The environmental problems that beset the crown jewel of Philippine tourism is complex and multi-tiered. A recent audit done by the Department of Environment and Natural Resources (DENR) found a whopping 842 establishments in violation of sewer and solid waste laws. The situation is so severe that only 18% of hotels and restaurants accredited by the Department of Tourism (DoT) were found to be connected to the main sewer system. The rest dispose their wastewater by tapping into sewer lines that drain into the sea. How these establishments obtained their Sanitary Permits, Mayor’s Permits and Licenses to Operate is the P64-million question (pun intended) which the local government must answer.
Exacerbating the environmental damage is the illegal occupation of wetlands and forestlands by commercial establishments. Wetlands and forestlands are legally protected zones which must not be marred by man-made structures. According to a map prepared by the National Mapping Resource and Information Authority, Boracay has nine wetlands for which only two are left unoccupied today. These wetlands are critical to the food-chain of insects and endemic animals and the water source for its flora and fauna. They also serve as the island’s natural catchment basin during heavy rains.
Insiders allege that among the blatant violators are a prominent businessmen and known land grabber who reclaimed portions of the wetlands to build a commercial center. Another is a prominent hotel operator with multiple hotels in Boracay.
The DENR also found 85 establishments with permanent structures in protected forestlands. Their presence and creeping expansion ease out the indigenous insects, plants and animals from their natural habitat.
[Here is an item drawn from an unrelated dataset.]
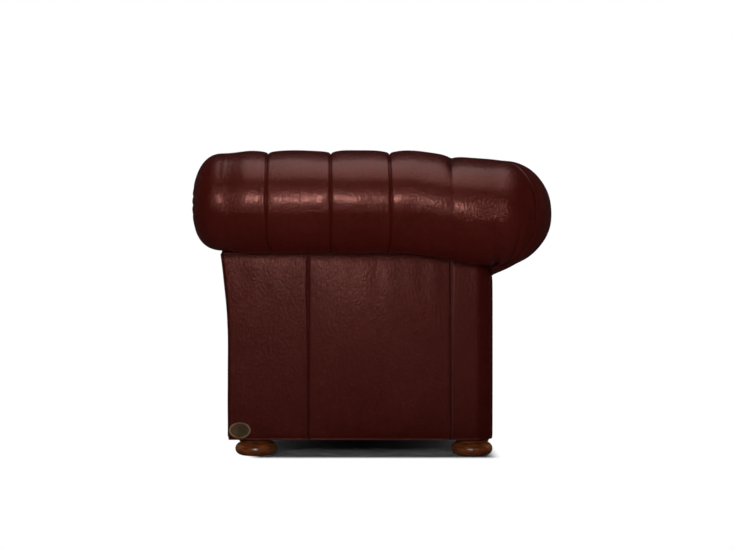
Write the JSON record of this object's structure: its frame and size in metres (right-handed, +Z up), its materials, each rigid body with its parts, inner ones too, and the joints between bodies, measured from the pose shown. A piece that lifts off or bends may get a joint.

On the beach, the law mandates that no man-made structure, whether permanent or movable, can be installed on a 25 plus 5 meter stretch between the high-tide mark and the buildings. Yet, hotels and restaurants continue to encroach on the protected zones by putting al fresco bars and beach beds on them. This is why the size of the beach continues to decrease in width every year.
So far, DENR Secretary Roy Cimatu ordered the closure of 51 establishments found to have violated water, waste management, and land use regulations. More closures will follow once the sewerage pipes are unearthed and a thorough audit of land use is undertaken.
Boracay is an environment time-bomb running out of time.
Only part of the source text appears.